# Supplied data
-- start --

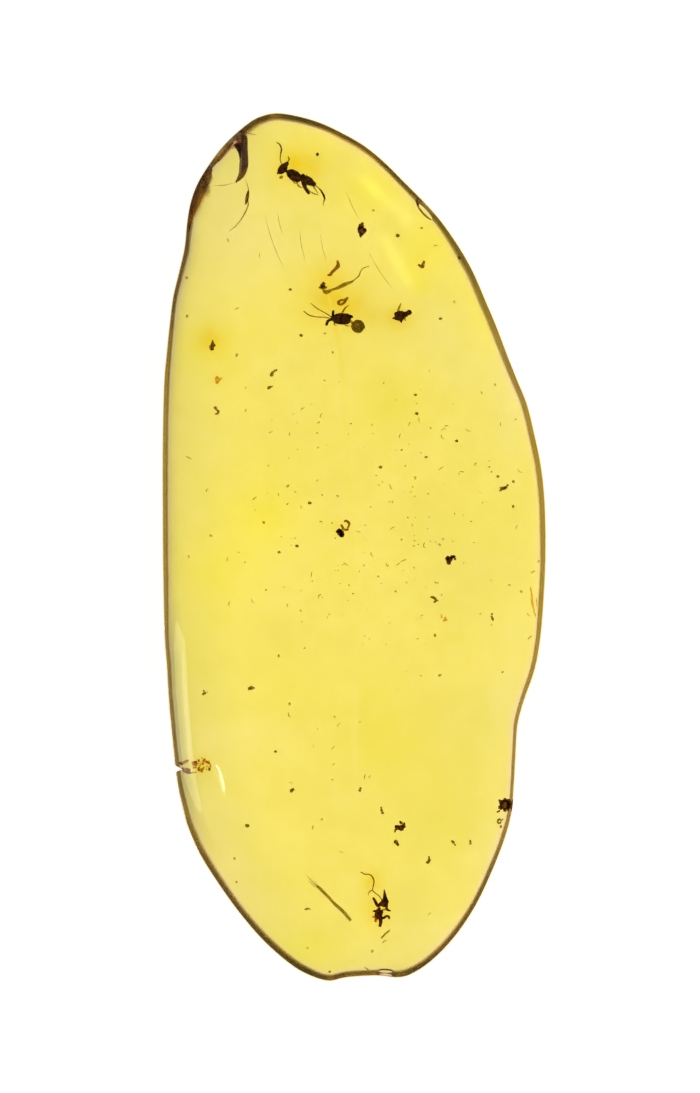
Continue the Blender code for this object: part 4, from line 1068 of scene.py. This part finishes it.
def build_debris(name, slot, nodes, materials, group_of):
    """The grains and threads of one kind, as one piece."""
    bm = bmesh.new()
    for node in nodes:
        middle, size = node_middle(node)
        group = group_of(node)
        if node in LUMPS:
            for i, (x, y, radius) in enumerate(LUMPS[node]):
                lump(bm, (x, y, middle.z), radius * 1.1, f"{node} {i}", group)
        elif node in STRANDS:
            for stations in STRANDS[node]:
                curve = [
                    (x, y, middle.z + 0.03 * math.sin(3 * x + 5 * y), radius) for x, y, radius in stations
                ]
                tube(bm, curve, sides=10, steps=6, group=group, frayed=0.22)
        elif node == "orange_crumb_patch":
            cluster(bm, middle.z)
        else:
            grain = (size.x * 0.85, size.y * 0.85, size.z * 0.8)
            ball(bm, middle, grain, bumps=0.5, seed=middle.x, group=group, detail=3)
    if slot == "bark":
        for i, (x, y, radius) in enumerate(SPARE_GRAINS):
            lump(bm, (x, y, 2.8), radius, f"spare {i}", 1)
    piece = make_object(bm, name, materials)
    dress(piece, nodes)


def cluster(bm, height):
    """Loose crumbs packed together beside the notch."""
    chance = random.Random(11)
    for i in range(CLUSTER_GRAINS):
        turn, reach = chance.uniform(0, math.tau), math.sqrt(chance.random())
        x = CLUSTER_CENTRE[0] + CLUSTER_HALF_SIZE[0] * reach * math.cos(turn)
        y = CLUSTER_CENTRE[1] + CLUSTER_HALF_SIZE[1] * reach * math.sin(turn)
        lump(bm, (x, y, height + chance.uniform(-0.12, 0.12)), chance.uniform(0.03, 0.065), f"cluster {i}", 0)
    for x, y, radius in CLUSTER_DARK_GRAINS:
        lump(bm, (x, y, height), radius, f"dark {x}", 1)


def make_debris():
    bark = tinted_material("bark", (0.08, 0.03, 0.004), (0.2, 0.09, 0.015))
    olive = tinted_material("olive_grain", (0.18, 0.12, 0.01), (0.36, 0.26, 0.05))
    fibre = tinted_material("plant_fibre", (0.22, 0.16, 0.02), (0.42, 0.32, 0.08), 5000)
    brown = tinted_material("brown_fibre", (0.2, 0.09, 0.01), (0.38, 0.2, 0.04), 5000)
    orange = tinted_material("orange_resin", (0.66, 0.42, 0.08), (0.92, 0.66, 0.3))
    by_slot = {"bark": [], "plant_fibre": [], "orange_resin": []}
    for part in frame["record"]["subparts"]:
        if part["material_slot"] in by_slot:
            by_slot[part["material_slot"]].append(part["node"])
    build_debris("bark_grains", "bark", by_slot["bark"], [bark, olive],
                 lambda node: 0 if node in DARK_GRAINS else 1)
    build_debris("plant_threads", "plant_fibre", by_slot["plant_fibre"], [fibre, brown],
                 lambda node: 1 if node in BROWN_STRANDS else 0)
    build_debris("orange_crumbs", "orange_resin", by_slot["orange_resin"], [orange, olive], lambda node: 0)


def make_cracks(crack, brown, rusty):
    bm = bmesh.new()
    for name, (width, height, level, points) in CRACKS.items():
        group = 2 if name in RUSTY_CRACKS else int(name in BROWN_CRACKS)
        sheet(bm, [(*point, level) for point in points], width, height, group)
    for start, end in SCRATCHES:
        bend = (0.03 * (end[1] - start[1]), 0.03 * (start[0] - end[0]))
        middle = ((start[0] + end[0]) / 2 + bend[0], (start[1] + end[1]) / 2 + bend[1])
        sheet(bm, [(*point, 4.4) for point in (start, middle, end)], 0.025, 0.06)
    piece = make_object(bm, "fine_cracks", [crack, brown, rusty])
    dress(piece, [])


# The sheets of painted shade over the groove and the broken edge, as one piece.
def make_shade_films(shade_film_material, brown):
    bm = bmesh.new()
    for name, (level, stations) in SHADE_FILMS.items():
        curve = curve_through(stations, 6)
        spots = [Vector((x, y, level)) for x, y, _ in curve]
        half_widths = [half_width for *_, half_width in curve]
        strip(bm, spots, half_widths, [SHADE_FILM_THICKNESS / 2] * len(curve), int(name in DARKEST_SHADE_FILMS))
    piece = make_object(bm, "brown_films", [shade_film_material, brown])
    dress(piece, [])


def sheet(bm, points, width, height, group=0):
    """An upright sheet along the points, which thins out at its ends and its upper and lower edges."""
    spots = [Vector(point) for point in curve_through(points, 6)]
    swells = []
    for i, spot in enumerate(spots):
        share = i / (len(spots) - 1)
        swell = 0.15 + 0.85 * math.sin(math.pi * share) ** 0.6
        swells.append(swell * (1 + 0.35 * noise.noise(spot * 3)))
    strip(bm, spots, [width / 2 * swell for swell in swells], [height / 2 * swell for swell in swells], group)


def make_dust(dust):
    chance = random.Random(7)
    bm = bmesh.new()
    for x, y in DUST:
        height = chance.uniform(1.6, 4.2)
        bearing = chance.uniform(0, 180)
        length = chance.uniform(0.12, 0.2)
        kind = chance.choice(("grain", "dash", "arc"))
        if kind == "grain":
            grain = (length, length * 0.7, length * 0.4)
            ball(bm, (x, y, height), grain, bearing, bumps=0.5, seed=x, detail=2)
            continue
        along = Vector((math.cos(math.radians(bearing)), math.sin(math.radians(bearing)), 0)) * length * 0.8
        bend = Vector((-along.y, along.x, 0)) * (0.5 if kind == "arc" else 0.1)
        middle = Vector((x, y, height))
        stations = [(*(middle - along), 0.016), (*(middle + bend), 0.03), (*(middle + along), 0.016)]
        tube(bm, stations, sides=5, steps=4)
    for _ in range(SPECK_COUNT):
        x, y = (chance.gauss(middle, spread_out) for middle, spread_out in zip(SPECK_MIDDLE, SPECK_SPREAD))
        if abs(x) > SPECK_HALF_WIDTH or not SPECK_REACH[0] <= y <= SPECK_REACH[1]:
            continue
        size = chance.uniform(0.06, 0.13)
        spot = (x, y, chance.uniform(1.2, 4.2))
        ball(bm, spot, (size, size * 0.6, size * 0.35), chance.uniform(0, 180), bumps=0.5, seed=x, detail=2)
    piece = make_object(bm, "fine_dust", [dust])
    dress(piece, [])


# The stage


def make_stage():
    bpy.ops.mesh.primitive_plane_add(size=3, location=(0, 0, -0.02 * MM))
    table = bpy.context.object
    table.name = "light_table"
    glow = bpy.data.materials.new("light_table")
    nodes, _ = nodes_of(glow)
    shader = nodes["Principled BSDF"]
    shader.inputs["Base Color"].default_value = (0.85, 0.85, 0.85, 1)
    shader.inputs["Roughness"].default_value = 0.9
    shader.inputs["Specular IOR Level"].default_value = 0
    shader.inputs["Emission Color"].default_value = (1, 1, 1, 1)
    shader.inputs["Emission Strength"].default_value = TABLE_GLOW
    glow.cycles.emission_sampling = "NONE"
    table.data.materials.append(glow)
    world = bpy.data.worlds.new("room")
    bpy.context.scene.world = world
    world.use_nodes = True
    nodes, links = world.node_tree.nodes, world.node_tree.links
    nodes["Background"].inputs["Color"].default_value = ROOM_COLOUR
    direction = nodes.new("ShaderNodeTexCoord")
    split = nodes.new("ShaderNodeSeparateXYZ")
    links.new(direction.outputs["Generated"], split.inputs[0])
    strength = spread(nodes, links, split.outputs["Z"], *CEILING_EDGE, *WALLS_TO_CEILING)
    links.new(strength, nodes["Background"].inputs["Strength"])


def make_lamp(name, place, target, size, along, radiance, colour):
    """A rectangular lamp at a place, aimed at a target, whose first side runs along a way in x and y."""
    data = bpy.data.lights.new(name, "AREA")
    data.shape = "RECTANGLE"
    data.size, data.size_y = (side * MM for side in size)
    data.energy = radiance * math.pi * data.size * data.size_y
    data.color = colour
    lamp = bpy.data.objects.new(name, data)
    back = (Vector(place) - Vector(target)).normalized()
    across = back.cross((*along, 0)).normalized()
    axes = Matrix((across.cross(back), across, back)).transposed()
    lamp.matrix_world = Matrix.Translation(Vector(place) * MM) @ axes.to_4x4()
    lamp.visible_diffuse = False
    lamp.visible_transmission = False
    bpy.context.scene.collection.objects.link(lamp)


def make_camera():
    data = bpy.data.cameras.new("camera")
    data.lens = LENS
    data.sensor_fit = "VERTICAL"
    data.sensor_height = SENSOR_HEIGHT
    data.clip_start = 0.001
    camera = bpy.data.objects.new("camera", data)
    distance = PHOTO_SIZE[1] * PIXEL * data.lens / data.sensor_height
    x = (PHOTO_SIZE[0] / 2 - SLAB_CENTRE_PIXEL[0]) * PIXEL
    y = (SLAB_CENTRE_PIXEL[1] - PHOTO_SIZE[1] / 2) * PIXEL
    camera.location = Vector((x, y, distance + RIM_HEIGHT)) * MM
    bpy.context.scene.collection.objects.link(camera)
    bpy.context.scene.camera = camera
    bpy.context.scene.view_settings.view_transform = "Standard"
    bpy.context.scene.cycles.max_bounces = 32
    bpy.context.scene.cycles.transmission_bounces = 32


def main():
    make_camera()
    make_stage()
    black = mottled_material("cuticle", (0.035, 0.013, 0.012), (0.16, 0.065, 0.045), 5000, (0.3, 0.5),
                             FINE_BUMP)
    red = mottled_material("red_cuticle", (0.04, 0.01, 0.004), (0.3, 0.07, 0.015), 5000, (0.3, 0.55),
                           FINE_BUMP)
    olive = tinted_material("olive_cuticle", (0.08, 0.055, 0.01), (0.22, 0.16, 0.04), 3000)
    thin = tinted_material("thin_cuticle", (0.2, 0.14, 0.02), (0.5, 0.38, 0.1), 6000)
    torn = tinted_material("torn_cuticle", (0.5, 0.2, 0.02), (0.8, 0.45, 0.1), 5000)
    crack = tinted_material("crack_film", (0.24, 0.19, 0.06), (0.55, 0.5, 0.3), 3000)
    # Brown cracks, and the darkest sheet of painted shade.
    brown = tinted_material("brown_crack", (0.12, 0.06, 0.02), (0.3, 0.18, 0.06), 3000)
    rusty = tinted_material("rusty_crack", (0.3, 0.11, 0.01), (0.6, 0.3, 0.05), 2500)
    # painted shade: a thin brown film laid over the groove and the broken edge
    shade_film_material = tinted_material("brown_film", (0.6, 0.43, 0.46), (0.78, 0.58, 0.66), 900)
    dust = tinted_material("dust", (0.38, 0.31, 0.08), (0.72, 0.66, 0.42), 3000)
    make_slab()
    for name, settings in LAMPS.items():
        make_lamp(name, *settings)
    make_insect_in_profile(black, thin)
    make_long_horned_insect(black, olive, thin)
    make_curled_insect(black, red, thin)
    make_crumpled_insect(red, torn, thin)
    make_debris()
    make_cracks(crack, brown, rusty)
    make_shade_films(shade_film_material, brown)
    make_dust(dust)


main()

-- end --

# Objective
Copy every single line of the material above that holds "scene".

# Answer
Continue the Blender code for this object: part 4, from line 1068 of scene.py. This part finishes it.
    bpy.context.scene.world = world
    bpy.context.scene.collection.objects.link(lamp)
    bpy.context.scene.collection.objects.link(camera)
    bpy.context.scene.camera = camera
    bpy.context.scene.view_settings.view_transform = "Standard"
    bpy.context.scene.cycles.max_bounces = 32
    bpy.context.scene.cycles.transmission_bounces = 32